Day after day I returned to the shelter. A year later the color scheme still looks queazy, but I am able to see through it now. On any given day, I might be greeted with aromas of soiled jeans and  sweats. Second hand smoke of the lowest grade cigarettes still lingers through several panes of glass. I recoil, but only briefly. I breath through my mouth until I can make it into one of the locked rooms where the scents cannot linger. I know every room and corridor in the building now. Despite its magnitude, there is little mystery in it anymore. It has all become so familiar.

I have experienced this sensation everywhere I have ever been employed. Familiarity shrinks the expanse that newness gives. Fresh eyes become stale. It is not that there is no mystery left. It is that I have stopped wondering. Is this not the natural response to anyone’s experience of any person, place, or thing- to develop this sense that one’s relationship with anything can somehow be exhausted? I may become bored of anything or anyplace or anyone, but it is not familiarity that causes boredom. It is a lack thereof.

Repetition brings about sensations of familiarity. In the absence of wonder, boredom sets in and makes one disengaged from the reality before them. When sensations die, when awe and curiosity cease, the experience of our subject becomes passive.

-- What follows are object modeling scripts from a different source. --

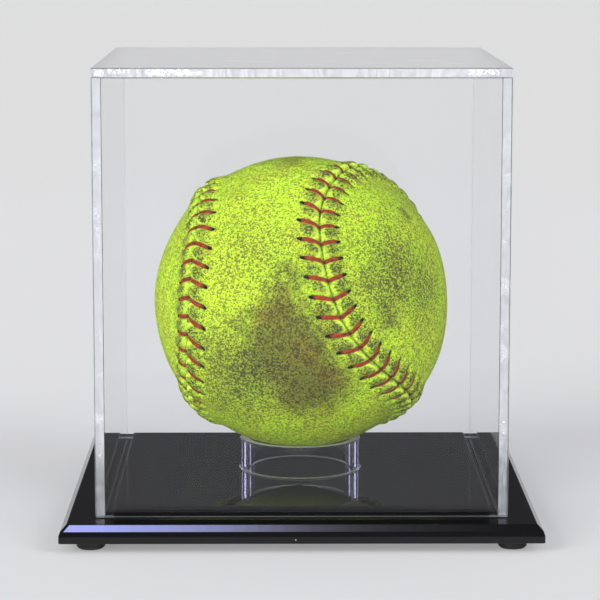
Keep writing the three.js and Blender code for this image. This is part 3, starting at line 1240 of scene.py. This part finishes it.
    def smears(self) -> None:
        """Cement that was wiped over the top panel's front edge."""
        finish = self.wiped.material()
        low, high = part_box("cover_top_panel")
        outer, inner = self.wipe_film
        for number, (start, end, depth) in enumerate(self.wipes):
            top = high.z - self.wipe_start * MM
            corner = Vector((low.x + start * MM, low.y - outer * MM, top - depth * MM))
            far = Vector((low.x + end * MM, low.y - inner * MM, top))
            piece = self.film(f"cover_wiped_cement_{number + 1}", corner, far, self.wipe_seed + number)
            dress(piece, finish, self.body, "cured_cement")

    def scuffs(self) -> None:
        """Short white scuffs on the top panel."""
        finish = self.scuffed.material()
        low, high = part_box("cover_top_panel")
        deep, shallow = self.scuff_film
        for number, (across, back, length) in enumerate(self.scuff_places):
            middle = Vector((low.x + across * (high.x - low.x), low.y + back * (high.y - low.y), high.z))
            half = Vector((length / 2, self.scuff_reach, 0.0)) * MM
            corner = middle - half - Vector((0.0, 0.0, deep * MM))
            far = middle + half - Vector((0.0, 0.0, shallow * MM))
            piece = self.film(f"cover_scuff_{number + 1}", corner, far, self.scuff_seed + number)
            dress(piece, finish, self.body, "clear_acrylic")

    def bubbles(self) -> None:
        """Air trapped in the front upright joints."""
        finish = self.air.material()
        _, front_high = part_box("cover_front_panel")
        depth, height_share = self.bubble_shape
        segments, rings = self.bubble_facets
        for node, shift in (("cover_left_panel", 0.0), ("cover_right_panel", self.bubble_shift)):
            low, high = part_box(node)
            for number, height in enumerate(self.bubble_heights):
                deselect()
                radius = self.bubble_radius * MM * (1.0 - self.bubble_step * number)
                middle = ((low.x + high.x) / 2, (front_high.y + low.y) / 2, (height + shift) * MM)
                size = (radius, depth * MM, radius * height_share)
                bpy.ops.mesh.primitive_uv_sphere_add(
                    segments=segments, ring_count=rings, radius=1.0, location=middle, scale=size
                )
                piece = new_piece(f"{node}_bubble_{number + 1}")
                carry(piece, {"rim": np.ones(len(piece.data.vertices))})
                take(piece)
                bpy.ops.object.shade_smooth()
                dress(piece, finish, self.body, "cured_cement")

    def build(self) -> None:
        """Makes and dresses every piece of the cover."""
        clear = self.clear.material()
        sawn = self.sawn.material()
        for name, thin in (("front", 1), ("rear", 1), ("left", 0), ("right", 0), ("top", 2)):
            self.panel(name, thin, clear, sawn)
        self.joint_films()
        self.smears()
        self.scuffs()
        self.bubbles()


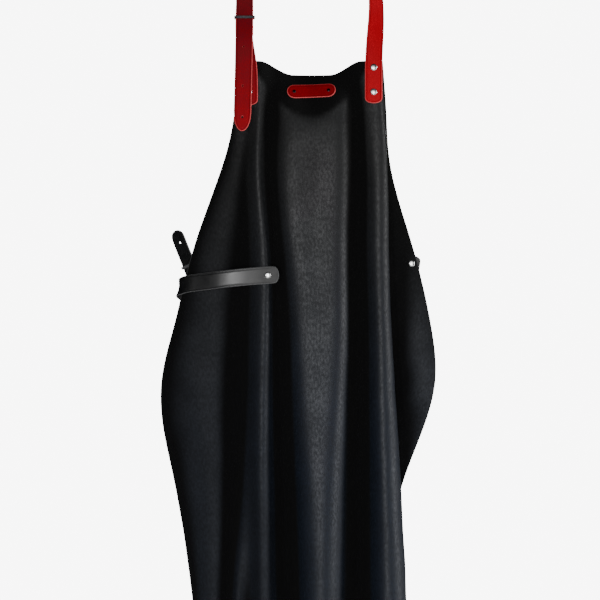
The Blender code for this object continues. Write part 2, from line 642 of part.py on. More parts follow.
def make_neck(red, silver, dark):
    panel = bpy.data.objects["apron_panel"]
    strap_y = bib_strap_y(RIGHT_STRAP_X)
    reach = SADDLE_LEAVE - SWING_ROOM / saddle_radius()
    over = [(saddle_point(a), Vector((0, 1, 0))) for a in np.linspace(-reach, reach, 9)]
    strap("neck_strap_saddle", over, red, spacing=0.0016, pivot=(HOOK_X, SADDLE_Y, -ARM_BELOW))

    back = Vector((0, 1, 0))

    def down(x, forward, share):
        """A place `share` of the way down to the bib and `forward` of the way out to its front."""
        return x, SADDLE_Y + (strap_y - SADDLE_Y) * forward, -ARM_BELOW - BIB_DROP * share

    right = [(saddle_point(SADDLE_LEAVE), back),
             (down(HOOK_X + 0.0185, 0, 0.075), back),
             (down(0.0320, 0.1, 0.2125), Vector((0.25, 1, 0))),
             (down(0.0670, 0.4, 0.4625), Vector((0.7, 1, 0))),
             (down(0.0870, 0.7, 0.6625), Vector((1, 0.9, 0))),
             (down(0.0935, 0.9, 0.8175), Vector((1, 0.55, 0))),
             (down(0.0915, 1, 0.925), Vector((1, 0.15, 0))),
             (down(0.0900, 1, 1), ACROSS),
             (at_drop(RIGHT_STRAP_X, strap_y, 0.03), ACROSS),
             (at_drop(RIGHT_STRAP_X, strap_y, STRAP_END_DROP), ACROSS)]
    right_strap = strap("neck_strap_right", right, red, end_round=0.006)

    left_y = bib_strap_y(LEFT_STRAP_X)
    bar = at_drop(NECK_BUCKLE_BAR[0], left_y + STRAP_THICK / 2 + TOUCH / 2, -NECK_BUCKLE_BAR[1])
    frame = Matrix.Translation(bar)
    make_buckle("neck", frame, silver)

    fold = folded_end(frame, 0.084, 0.030)
    up = [(at_drop(LEFT_STRAP_X, left_y, STRAP_END_DROP + 0.0025), ACROSS),
          (at_drop(LEFT_STRAP_X, left_y, 0.03), ACROSS),
          (at_drop(LEFT_STRAP_X - 0.0020, left_y, 0), ACROSS)]
    buckle_strap = strap("neck_buckle_strap", up + fold, red, start_round=0.006, end_round=0.006)
    slot = TONGUE_RADIUS + 2 * TOUCH
    cut(buckle_strap, slot_cutter(frame, 2 * slot, -0.0065, 0.0065), "neck_bar_slot")

    keeper_z = BIB_Z + NECK_KEEPER_RISE
    turn_z = keeper_z - KEEPER_HEIGHT / 2 - 0.002
    thread = threaded(frame, BUCKLE_WINDOW + 0.012, bar.z - turn_z - 0.001, 0.0018)
    top = [(saddle_point(-SADDLE_LEAVE), -back),
           (down(HOOK_X - 0.0175, 0, 0.075), -back),
           (down(-0.0450, 0.1, 0.2125), Vector((0.35, -1, 0))),
           (down(-0.0700, 0.3, 0.40), Vector((1, -0.8, 0))),
           (down(-0.0890, 0.4, 0.55), Vector((1, -0.2, 0)))]
    left_strap = strap("neck_strap_left", top + thread, red)
    cut(left_strap, slot_cutter(frame, 2 * slot, 0.0055, 0.0180), "neck_strap_hole")

    hang_y = thread[-1][0].y
    low_y = left_y - STRAP_THICK - RIVET_CAP_HEIGHT - 5 * TOUCH
    tail = [((bar.x + 0.0003, hang_y, turn_z - 0.0010), ACROSS),
            (at_drop(bar.x - 0.0006, min(hang_y, low_y), -0.030), ACROSS),
            (at_drop(-0.0962, low_y, 0), ACROSS),
            (at_drop(-0.0975, low_y, 0.0550), ACROSS),
            (at_drop(-0.0987, low_y, 0.1015), ACROSS)]
    strap("neck_strap_tail", tail, red, end_round=0.026, pivot=tail[0][0])

    keeper_frame = Matrix.Translation((bar.x, bar.y, keeper_z))
    back_face = STRAP_THICK + TOUCH / 2
    front_face = bar.y - hang_y + STRAP_THICK / 2
    keeper("neck_keeper", keeper_frame, (back_face - front_face) / 2, back_face + front_face + TOUCH, dark)

    for number, drop in enumerate(NECK_RIVET_DROPS, 1):
        z = BIB_Z - drop
        hide_rivet(f"neck_rivet_right_{number}", RIGHT_STRAP_X, z, strap_y, silver, (right_strap, panel))
        hide_rivet(f"neck_rivet_left_{number}", LEFT_STRAP_X, z, left_y, silver, (buckle_strap, panel))
    rivet("neck_fold_rivet", Vector((bar.x + 0.0003, bar.y, bar.z - 0.074)), FRONT,
          2 * STRAP_THICK + TOUCH, silver, (buckle_strap,), cap=FOLD_CAP_RADIUS)


def make_label(red, dark):
    panel = bpy.data.objects["apron_panel"]
    x, drop = LABEL_PLACE
    length, height, thick = LABEL_SIZE
    lift = HIDE_THICK / 2 + 3 * TOUCH + thick / 2
    route = []
    for share in (-0.5, -0.25, 0, 0.25, 0.5):
        along = share * length
        place, outward = on_hide(x + along, drop - along * math.tan(LABEL_TILT), 0.15, 0.85)
        below = Vector((0, -outward.z, outward.y)).normalized()
        route.append((place + outward * lift, below if below.z < 0 else -below))
    label = strap("label_patch", route, red, start_round=height / 2, end_round=height / 2, width=height,
                  thick=thick, spacing=0.006)
    for side, name in ((-1, "left"), (1, "right")):
        along = side * LABEL_RIVET_X
        place, outward = on_hide(x + along, drop - along * math.tan(LABEL_TILT), 0.15, 0.85)
        stack = lift + thick / 2 + HIDE_THICK / 2
        centre = place + outward * (stack / 2 - HIDE_THICK / 2 + 0.0001)
        rivet(f"label_rivet_{name}", centre, outward, stack + 0.0004, dark, (label, panel), cap=LABEL_CAP_RADIUS)


def twisted(way, share):
    """The way the waist tail's width lies as it climbs along `way` and turns its face to the left."""
    turn = WAIST_TAIL_TWIST * share
    return FRONT.cross(way) * -math.cos(turn) + FRONT * math.sin(turn)


def make_waist(black, silver, dark):
    panel = bpy.data.objects["apron_panel"]
    slope = WAIST_BUCKLE_SLOPE
    down = Vector((math.cos(slope), 0, -math.sin(slope)))
    side = Vector((math.sin(slope), 0, math.cos(slope)))
    frame = Matrix((side, FRONT, down)).transposed().to_4x4()
    frame.translation = at_drop(*WAIST_BUCKLE_BAR)
    make_buckle("waist", frame, dark)

    x, drop = WAIST_RIVET
    z = BIB_Z - drop
    rise = Vector((0.06, 0, 1))
    flat = []
    for across, low in ((x + 0.0158, 0.0008), (x, 0), (x - 0.0145, -0.0010), (-0.100, -0.0030),
                        (-0.135, -0.0068), (-0.165, -0.0105)):
        front, _ = hide_span([(across, z + low)], 0.0145, STRAP_WIDTH / 2)
        taut = STRAP_TAUT[0] + STRAP_TAUT[1] * max(0, x - across) ** 2
        flat.append(((across, min(front - 4 * TOUCH - STRAP_THICK / 2, taut), z + low), rise))
    edge = at_drop(*WAIST_EDGE)
    flat += [((edge.x + 0.0080, edge.y - 0.0085, z - 0.0135), Vector((0.1, 0, 1))),
             (edge, Vector((0.15, 0, 1))),
             ((edge.x + 0.0075, edge.y + 0.0105, z - 0.0260), Vector((0.45, 0, 1))),
             ((edge.x + 0.0265, edge.y + 0.0200, z - 0.0420), Vector((0.65, 0, 0.78)))]
    fold = folded_end(frame, 0.034, 0.022)
    front_strap = strap("waist_strap_front", flat + fold, black, start_round=0.008, end_round=0.006)
    slot = TONGUE_RADIUS + 2 * TOUCH
    cut(front_strap, slot_cutter(frame, 2 * slot, -0.0065, 0.0065), "waist_bar_slot")
    hide_rivet("waist_rivet", x, z, flat[1][0][1], silver, (front_strap, panel))
    rivet("waist_fold_rivet", frame @ Vector((0, 0, -0.028)), frame.to_3x3() @ FRONT,
          2 * STRAP_THICK + 2 * TOUCH, dark, (front_strap,), cap=FOLD_CAP_RADIUS)

    thread = threaded(frame, 0.040, 0.030, -0.0004)[::-1]
    billet_end = strap("waist_billet_end", thread, black)
    cut(billet_end, slot_cutter(frame, 2 * slot, 0.0055, 0.0180), "waist_strap_hole")

    start = thread[0][0]
    level = start.y
    loop_way = Vector((-0.37, 0, 0.93)).normalized()
    loop_across = twisted(loop_way, 1)
    tail = [(start - down * SWING_ROOM, side), (at_drop(-0.1600, level, 0.330), twisted(loop_way, 0.45)),
            (at_drop(-0.1707, level, 0.3105), loop_across),
            (at_drop(-0.1785, level, 0.291), loop_across),
            (at_drop(-0.1885, level, 0.266), loop_across),
            (at_drop(-0.1980, level, 0.241), loop_across)]
    strap("waist_tail", tail, black, end_round=0.012, pivot=tail[0][0])
    loop = Matrix((loop_across, loop_way.cross(loop_across), loop_way)).transposed().to_4x4()
    loop.translation = at_drop(-0.1780, level, 0.2922)
    keeper("waist_keeper", loop, 0, STRAP_THICK + TOUCH, black)

    near = thread[-1][0]
    swing = near + down * SWING_ROOM
    tab_x, tab_drop = BILLET_RIVET
    tab_z = BIB_Z - tab_drop
    rear = hide_span([(tab_x, tab_z)], 0.006, STRAP_WIDTH / 2)[1]
    tab_y = rear + 3 * TOUCH + STRAP_THICK / 2
    upright = Vector((1, 0, 0.15))
    tab = [((tab_x + 0.002, tab_y, tab_z + 0.012), upright), ((tab_x, tab_y, tab_z), upright),
           ((tab_x - 0.003, tab_y, tab_z - 0.020), upright)]
    tab_strap = strap("waist_billet_tab", tab, black, start_round=0.007)
    back_rivet(tab_x, tab_z, tab_y, silver, (tab_strap, panel))
    last = Vector(tab[-1][0])
    far = last + (last - Vector(tab[-2][0])).normalized() * SWING_ROOM
    hang = [(swing, side), (at_drop(-0.0700, near.y + 0.002, 0.450), Vector((0.85, 0, 0.60))),
            (at_drop(-0.0200, near.y + 0.003, 0.493), Vector((0.50, 0, 0.90))),
            (at_drop(0.0400, near.y, 0.497), Vector((0.05, 0, 1))),
            (at_drop(0.0950, near.y - 0.004, 0.455), Vector((-0.65, 0, 0.75))),
            (at_drop(0.1270, tab_y + 0.006, 0.390), Vector((-0.95, 0, 0.35))),
            (far, -upright)]
    strap("waist_billet", hang, black, pivot=(swing + far) / 2)


def back_rivet(x, z, strap_y, look, holes):
    """The rivet that holds the billet to the back of the hide."""
    rear = strap_y + STRAP_THICK / 2
    front = hide_span([(x, z)], RIVET_CAP_RADIUS, RIVET_CAP_RADIUS)[0]
    rivet("waist_billet_rivet", Vector((x, (front + rear) / 2, z)), FRONT, rear - front, look, holes)


def main():
    clear_scene()
    steel = material("hook steel", (0.42, 0.42, 0.43), 0.35, 1.0)
    black = material("black hide", (0.012, 0.013, 0.016), 0.45)
    red = material("red strap leather", (0.42, 0.012, 0.010), 0.40)
    silver = material("nickel", (0.75, 0.75, 0.76), 0.22, 1.0)
    dark = material("dark metal", (0.06, 0.06, 0.065), 0.35, 1.0)
    make_hook(steel)
    make_hang()
    make_panel(black)
    make_neck(red, silver, dark)
    make_label(red, dark)
    make_waist(black, silver, dark)


main()
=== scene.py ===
"""The looks of a leather work apron that hangs by its neck strap from a wall hook.

Metres, +Z up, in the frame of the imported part: the wall is the plane y = 0 and the apron's front faces
-Y. The hide, the straps and the fittings are fine meshes, laid by the same folds, routes and clearances
as the part's own solids. They are worked out in the apron's own x, which HANG carries across to the
place where its weight hangs straight below the hook. A place on the hide is given as that x and its
`drop` below the bib's top.
"""

import json
import math

import bmesh
import bpy
import numpy as np
from mathutils import Matrix, Vector, noise
from mathutils.bvhtree import BVHTree

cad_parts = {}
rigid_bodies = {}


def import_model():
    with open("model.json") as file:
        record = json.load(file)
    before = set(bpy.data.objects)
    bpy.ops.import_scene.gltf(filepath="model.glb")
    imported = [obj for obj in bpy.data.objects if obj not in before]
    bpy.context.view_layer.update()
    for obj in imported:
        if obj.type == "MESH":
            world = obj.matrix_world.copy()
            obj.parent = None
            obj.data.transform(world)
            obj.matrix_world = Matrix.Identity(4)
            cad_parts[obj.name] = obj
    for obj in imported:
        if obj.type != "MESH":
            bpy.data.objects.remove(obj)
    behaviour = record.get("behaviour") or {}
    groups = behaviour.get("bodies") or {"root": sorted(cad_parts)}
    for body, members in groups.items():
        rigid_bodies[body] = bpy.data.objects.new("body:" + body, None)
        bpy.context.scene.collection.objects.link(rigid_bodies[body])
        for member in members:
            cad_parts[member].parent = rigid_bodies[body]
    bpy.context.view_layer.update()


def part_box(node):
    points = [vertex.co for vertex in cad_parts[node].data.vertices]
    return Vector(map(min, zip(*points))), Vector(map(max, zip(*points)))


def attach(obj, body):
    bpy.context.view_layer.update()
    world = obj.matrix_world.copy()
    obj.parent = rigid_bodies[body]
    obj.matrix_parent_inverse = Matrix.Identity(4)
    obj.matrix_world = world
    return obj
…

We stop experiencing things for what they are, because what they are is always deeper than the surface. Boredom passively takes for granted those intricacies buried beneath. Newness always brings with it sensations of wonder that fuel interest and curiosity. As those sensations fade, it is only humility and discipline of the mind that allow us to discover new things. Familiarity transcends into intimacy. That which was familiar and stale is suddenly infused with newness. And so it is with everything.